A.  I’m not sure of your point.  I’m neither a fashionista nor an eschatologist although I’m with you about the butt crack crowd.

 






Q.  Patience, Answer Man, I haven’t gotten to my point.  After nosing around, I discovered the Flagstaff Symphony Guild.  I thought that if anyone could upgrade us culturally it would be people who liked that kind of music.  I wangled an invitation as guests to one of their meetings.  You’d never guess where they have their meetings?  No brown bag church basement.  Lunch at the Cottage Place.  Talk about class.  Such yummy food.  And what a delightful group of people!  It’d been so long since we had had intelligent conversations with thoughtful people over a delightful lunch that we didn’t know what to say.  Plumbers’ drooping jeans splitting at the seams didn’t work.  You should join.  Might improve your manners after the way you’ve treated me before.  You were rude to me about the elk and deer eating my tulips, and I was hurt. 

 

A.  You’re right, I’m not a patient man, and I am on the side of the elk and deer.  Will you get to the point?

 

Q.  Oh!  Don’t be so jumpy.  Anyhoo, we had a spinach salad with watermelon radishes and a Marsala vinaigrette dressing.  Longfellow thought they were sliced kiwi.  They were so tasty, not as strong as regular radishes which I’ve never liked.  Do you know anything about watermelon radishes? 

 






          A.  Well, I’m happy that you’re finding a place for yourself up here in Flagstaff.  Maybe it’s the clean air.  Smog tends to lower one’s tastes.   Now, to watermelon radishes which are officially called Raphanus sativus.   Indeed, they add a touch of class.

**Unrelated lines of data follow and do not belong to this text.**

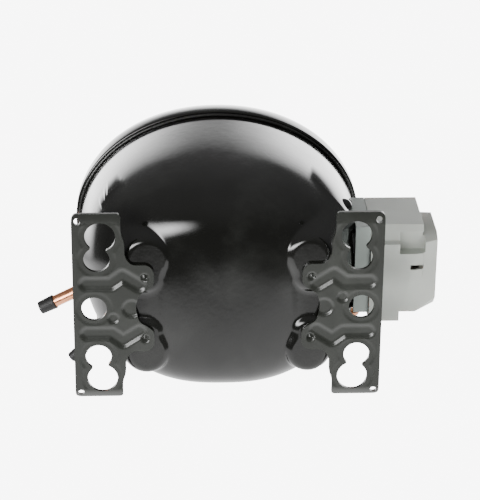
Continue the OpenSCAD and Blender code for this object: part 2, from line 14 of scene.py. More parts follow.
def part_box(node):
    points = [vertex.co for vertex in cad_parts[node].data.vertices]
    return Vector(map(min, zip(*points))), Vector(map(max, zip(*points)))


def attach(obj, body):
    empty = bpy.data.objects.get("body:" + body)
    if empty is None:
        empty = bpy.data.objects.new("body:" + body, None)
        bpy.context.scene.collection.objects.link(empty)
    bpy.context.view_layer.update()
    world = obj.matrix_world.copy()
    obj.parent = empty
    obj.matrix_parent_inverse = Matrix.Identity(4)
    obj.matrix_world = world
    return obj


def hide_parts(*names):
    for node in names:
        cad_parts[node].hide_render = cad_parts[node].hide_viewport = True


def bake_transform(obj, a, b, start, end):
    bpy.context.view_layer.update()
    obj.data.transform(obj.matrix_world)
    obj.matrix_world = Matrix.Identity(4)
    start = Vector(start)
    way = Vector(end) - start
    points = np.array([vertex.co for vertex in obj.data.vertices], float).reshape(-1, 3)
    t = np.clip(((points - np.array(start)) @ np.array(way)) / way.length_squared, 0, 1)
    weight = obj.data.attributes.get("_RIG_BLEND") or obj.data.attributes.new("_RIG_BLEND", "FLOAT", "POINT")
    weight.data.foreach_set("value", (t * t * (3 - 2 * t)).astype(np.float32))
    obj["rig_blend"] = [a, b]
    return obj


bl_info = {
    "name": "Hermetic compressor",
    "version": (1, 0, 0),
    "blender": (4, 5, 0),
    "location": "View3D > Sidebar > Compressor",
    "description": "Builds the finished surfaces of a hermetic compressor round its packed frame",
    "category": "Object",
}

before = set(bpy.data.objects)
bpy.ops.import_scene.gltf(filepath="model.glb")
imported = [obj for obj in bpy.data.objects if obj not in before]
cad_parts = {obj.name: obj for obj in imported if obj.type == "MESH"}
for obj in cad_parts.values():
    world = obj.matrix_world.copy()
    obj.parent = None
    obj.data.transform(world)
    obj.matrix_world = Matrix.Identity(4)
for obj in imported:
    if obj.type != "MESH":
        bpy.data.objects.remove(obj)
MM = 0.001

SHELL_X = -3.0          # shell centre and crankshaft from the centre of the feet, mm
SHELL_Y = -4.5
SEAM_Z = 140.0          # the weld, above the feet
WALL = 3.0
LOWER_HALF = (97.3, 77.3)    # half length and half depth of the lower shell at the seam
LOWER_POWER = 2.7            # exponent of the lower shell's sections at its pole
UPPER_POWER = 2.3            # exponent of the upper shell's sections at its pole


# ------------------------------------------------------------------ sizes and colours

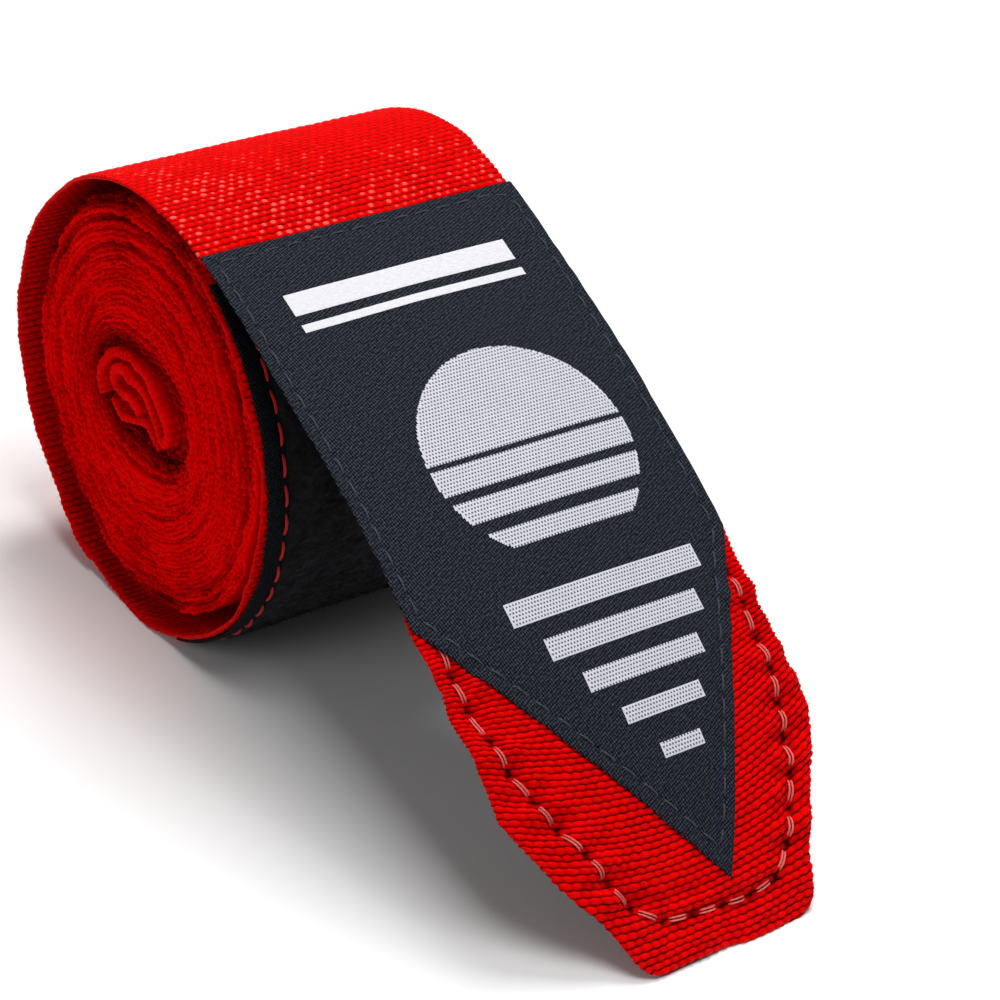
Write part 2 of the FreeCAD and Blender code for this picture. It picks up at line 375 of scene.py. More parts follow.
def off_row(u, v):
    """Distance from the stitch row of the tape's end."""
    foot = HOOK_ROUTE.index(HOOK_FOOT)
    best = np.hypot(v - HOOK_FOOT[1], np.clip(np.abs(u) - 9, 0, None))
    for side in (HOOK_ROUTE[:foot + 1], HOOK_ROUTE[:foot + 1:-1]):
        across, along = np.transpose(side)
        best = np.minimum(best, np.abs(u - np.interp(v, along, across)))
    return best


def drape(u, v):
    """Slow waves of the cloth that every layer of the tail follows, and puckers along the stitches."""
    on_tail = ramp(v, 4, 26) * (1 - ramp(v, 88, 106))
    crown = (0.5 - 0.9 * (u / HALF_WIDTH) ** 2) * on_tail
    loose = 0.22 * noise(u / 16 + 3, v / 19, 31) * on_tail
    curl = 0.35 * ramp(np.abs(u), 19, 25) * (0.6 + noise(v / 11, np.sign(u) * 4.3, 32)) * on_tail
    away = off_row(u, v)
    pucker = 0.95 * (0.25 + noise(u / 5.0, v / 2.7, 33)) * np.exp(-(away / 3.8) ** 2)
    pinch = 0.34 * np.cos(2 * math.pi * v / 4.3) * np.exp(-((away - 2.1) / 1.5) ** 2)
    valley = -0.45 * np.exp(-(away / 1.5) ** 2)
    sewn_down = ramp(v, 62, 70) * (1 - 0.7 * ramp(v, 99, 107))
    return crown + loose + curl + (pucker + pinch + valley) * sewn_down


def place(u, v, w):
    """Point in space, in mm, of a point on the tape."""
    u, v, w = np.broadcast_arrays(u, v, w)
    w = w + np.where(v > 0, drape(u, v), 0.0)
    y, z, angle = PATH.at(v + 0.45 * noise(u / 4.5, 0.5, 34) * ramp(v, 103, 110))
    y, z = y - np.sin(angle) * w, z + np.cos(angle) * w
    inner = v < FRONT_START
    py, pz = pressed(y, z)
    return np.stack([u, np.where(inner, py, y), np.where(inner, pz, z)], axis=-1)


# --- mesh making ---

def in_scene(name, data):
    """A new object in the scene that holds a mesh, a lamp or a camera."""
    made = bpy.data.objects.new(name, data)
    bpy.context.scene.collection.objects.link(made)
    return made


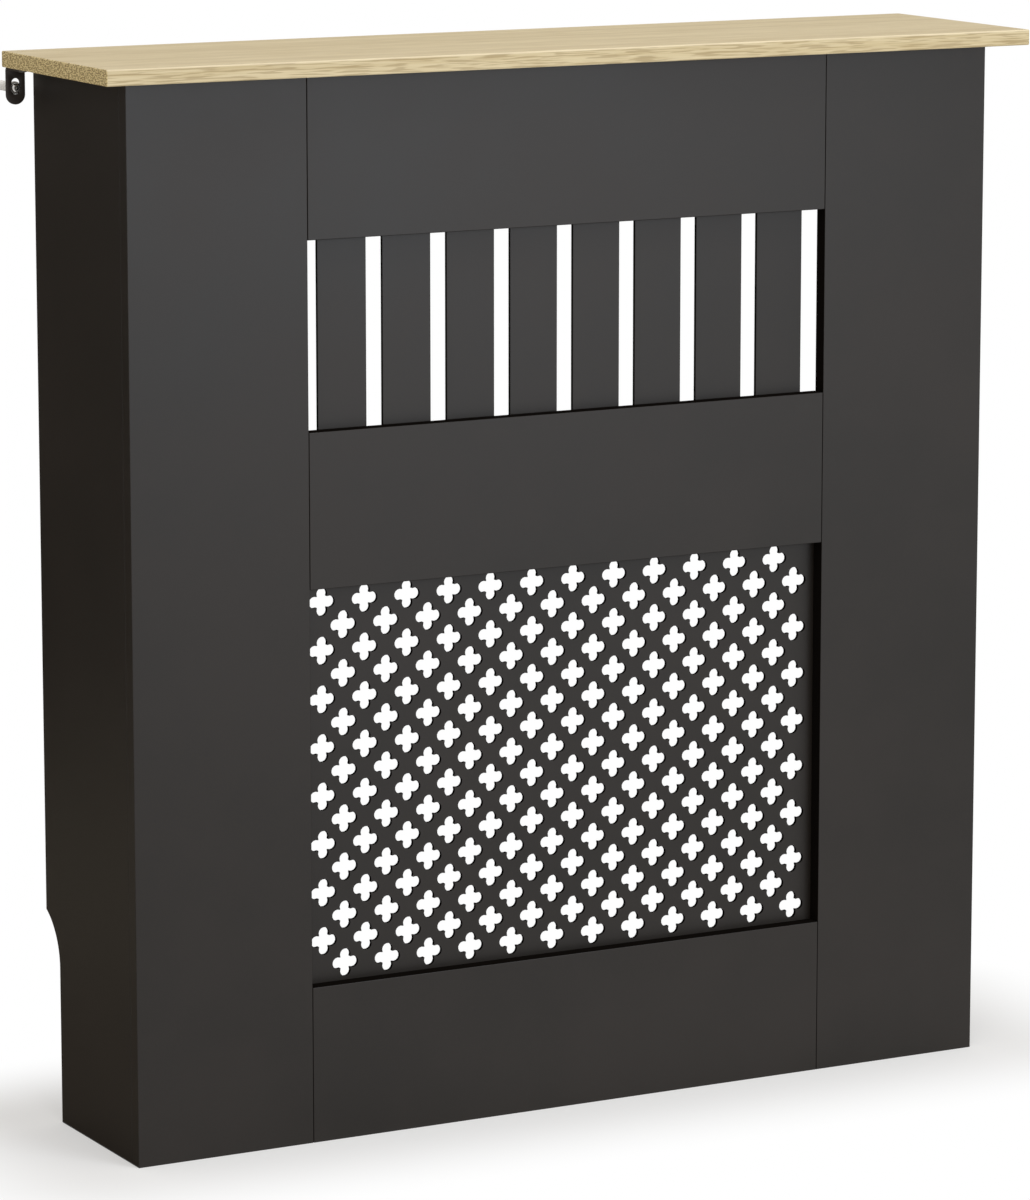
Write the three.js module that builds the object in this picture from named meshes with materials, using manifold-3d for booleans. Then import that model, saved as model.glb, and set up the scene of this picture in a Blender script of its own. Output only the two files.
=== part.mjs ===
// A radiator cover cabinet: a box of coated board, open at the back and the floor, that stands in front of a radiator.
// Its front has a slatted vent above a sheet pierced with quatrefoils, and an oak-faced board lies on top as a shelf.
//
// Millimetres, with X along the wall, Y towards the wall and Z up. The pieces are laid out with X = 0 in the middle of
// the cabinet, Y = 0 on the wall and Z = 0 on the floor. The last lines move the whole cabinet so that the origin is
// at floor level under the middle of its overall box.
import * as THREE from "three";
import { mergeVertices } from "three/addons/utils/BufferGeometryUtils.js";
import Module from "manifold-3d";

// ---------------------------------------------------------------------------------------------------------------
// Driving dimensions
// ---------------------------------------------------------------------------------------------------------------

// Overall size, and how far the top board stands out past the cabinet under it.
const TOP_WIDTH = 780;
const TOP_DEPTH = 190;
const HEIGHT = 815;
const TOP_THICKNESS = 12;
const TOP_ARRIS = 1;
const SIDE_OVERHANG = 25;
const FRONT_OVERHANG = 24;

// The coated boards of the cabinet, and the two openings that its rails leave between the stiles.
const PANEL_THICKNESS = 12;
const PANEL_ARRIS = 0.3;
const BUTT_GAP = 0.3; // between a stile's edge and the end of each rail
const STILE_WIDTH = 144;
const BOTTOM_RAIL_HEIGHT = 120;
const MIDDLE_RAIL_HEIGHT = 117.5;
const TOP_RAIL_HEIGHT = 121;
const VENT_OPENING = 142; // the grille's opening has the rest of the height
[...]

          First, they’re easy to grow.  Now’s the time to plant the seeds when it starts to warm up.  They’re really an heirloom Chinese daikon although they look like a parsnip, a princess incognito, but when opened up, they’re a gorgeous fuchsia.  Unlike a lot of beauties, they’re low maintenance.  Fast growing, they need sun.  Before planting in compost enriched soil, dig in a 5-10-10 fertilizer.  Plant the seeds about ½ an inch deep, and then thin the plants to 3 inches apart.  A couple of weeks after they sprout, use a 20-10-0 fertilizer.  Unlike tomatoes, where the fruit is eaten, with radishes the plant is eaten so it needs lots of nitrogen.  They’re best eaten when about 2½ to 3 inches in diameter.  They should mature in about 53 days and can be sown throughout the summer. 


          They’re crunchy and sweet with a hint of spice, a very sophisticated vegetable.  Nutritious, they stimulate digestion and are thus especially useful after a dinner with too much fat and alcohol.  They also help with cholesterol levels and blood pressure.  They’re just right for those who live too well and the fast food low fashion types.  Eaten fresh, cooked, roasted, pickled, they shine as crudités.  They go well with  apples, cheese, vinaigrette, bacon, and cucumbers.

          They’re good for you, taste great, and are high-toned.  Along with Bach, Shakespeare, and Gorgonzola Encrusted Filet, you can add a spinach salad with watermelon radishes for that hochkultur encounter you’re planning for the end of the runway.

 

Q.     You don’t have to be such a smart ass, Answer Man.